With the above-said the regulations of the Consolato del Mare are in almost complete agreement in stipulating that an enemy vessel when captured belongs to the captor, but the owners of neutral goods if present may compound for the purchase of the vessel and thus continue their voyage. Moreover, if the vessel is not so purchased, the vessel may be brought into the port of the captor and the goods nevertheless restored to their owners upon the payment of the full freight that would have been due after a completed voyage. I approve of this general doctrine; but I cannot find the justice of the last clause regarding the payment of the freight.

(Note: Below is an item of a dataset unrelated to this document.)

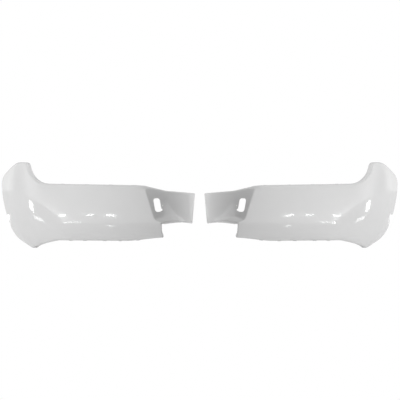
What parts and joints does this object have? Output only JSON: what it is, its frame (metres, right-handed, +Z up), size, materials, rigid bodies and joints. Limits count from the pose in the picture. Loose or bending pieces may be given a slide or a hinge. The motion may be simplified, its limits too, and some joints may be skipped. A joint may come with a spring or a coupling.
{
  "type": "bumper cover",
  "caption": "Pair of glossy white shells that slip over a pickup's rear bumper, with wrap-around corners, plate recess walls, lamp openings, foam tape, edge clips and push retainers.",
  "frame": {"origin": "bottom centre of the pair as fitted: midway across the truck, at the covers' lowest edge, halfway between their rearmost and foremost points", "axes": "+X across the truck to the right seen from behind, +Y forward into the truck (the covers face -Y), +Z up"},
  "size_m": [1.979, 0.3739, 0.4277],
  "materials": {
    "gloss_white_shell": "glossy white paint over moulded ABS",
    "foam_tape": "closed-cell foam tape, dark grey",
    "clip_steel": "spring steel, phosphate and oil",
    "retainer_plastic": "white nylon, fine grain",
    "retainer_pin_plastic": "white nylon, smooth"
  },
  "bodies": {
    "covers": {"left_cover": "gloss_white_shell", "left_upper_tape": "foam_tape", "left_lower_tape": "foam_tape", "left_ear_tape": "foam_tape", "left_end_tape": "foam_tape", "left_recess_tape": "foam_tape", "left_tab_upper_tape": "foam_tape", "left_tab_lower_tape": "foam_tape", "left_upper_edge_clips": "clip_steel", "left_lower_edge_clips": "clip_steel", "left_inner_retainer": "retainer_plastic", "left_outer_retainer": "retainer_plastic", "right_cover": "gloss_white_shell", "right_upper_tape": "foam_tape", "right_lower_tape": "foam_tape", "right_ear_tape": "foam_tape", "right_end_tape": "foam_tape", "right_recess_tape": "foam_tape", "right_tab_upper_tape": "foam_tape", "right_tab_lower_tape": "foam_tape", "right_upper_edge_clips": "clip_steel", "right_lower_edge_clips": "clip_steel", "right_inner_retainer": "retainer_plastic", "right_outer_retainer": "retainer_plastic"},
    "left_inner_pin": {"left_inner_retainer_pin": "retainer_pin_plastic"},
    "left_outer_pin": {"left_outer_retainer_pin": "retainer_pin_plastic"},
    "right_inner_pin": {"right_inner_retainer_pin": "retainer_pin_plastic"},
    "right_outer_pin": {"right_outer_retainer_pin": "retainer_pin_plastic"}
  },
  "joints": [
    {"name": "left_inner_pin_pull", "type": "slide", "parent": "covers", "child": "left_inner_pin", "axis": [0, 0, -1], "range_m": [0, 0.006]},
    {"name": "left_outer_pin_pull", "type": "slide", "parent": "covers", "child": "left_outer_pin", "axis": [0, 0, -1], "range_m": [0, 0.006]},
    {"name": "right_inner_pin_pull", "type": "slide", "parent": "covers", "child": "right_inner_pin", "axis": [0, 0, -1], "range_m": [0, 0.006]},
    {"name": "right_outer_pin_pull", "type": "slide", "parent": "covers", "child": "right_outer_pin", "axis": [0, 0, -1], "range_m": [0, 0.006]}
  ]
}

I well understand that the captor of an enemy ship has succeeded to all the rights belonging to the ship and its captain, but the freight was not due the ship or the captain unless the goods were carried to the destined port. By the premises, moreover, the ship is captured on the voyage, why then must I pay freight to the captor? If the captor is willing to carry the goods to the destined port I might understand the reason for this rule, but I cannot otherwise. For the imprudent act of placing my goods on an enemy vessel, I am sufficiently punished by the necessity of having to claim and carry away my goods at my own expense and risk. Imprudent writers have frequently made foolish proposals in this matter of exacting the freight; another example of this kind I have noted in Chapter X.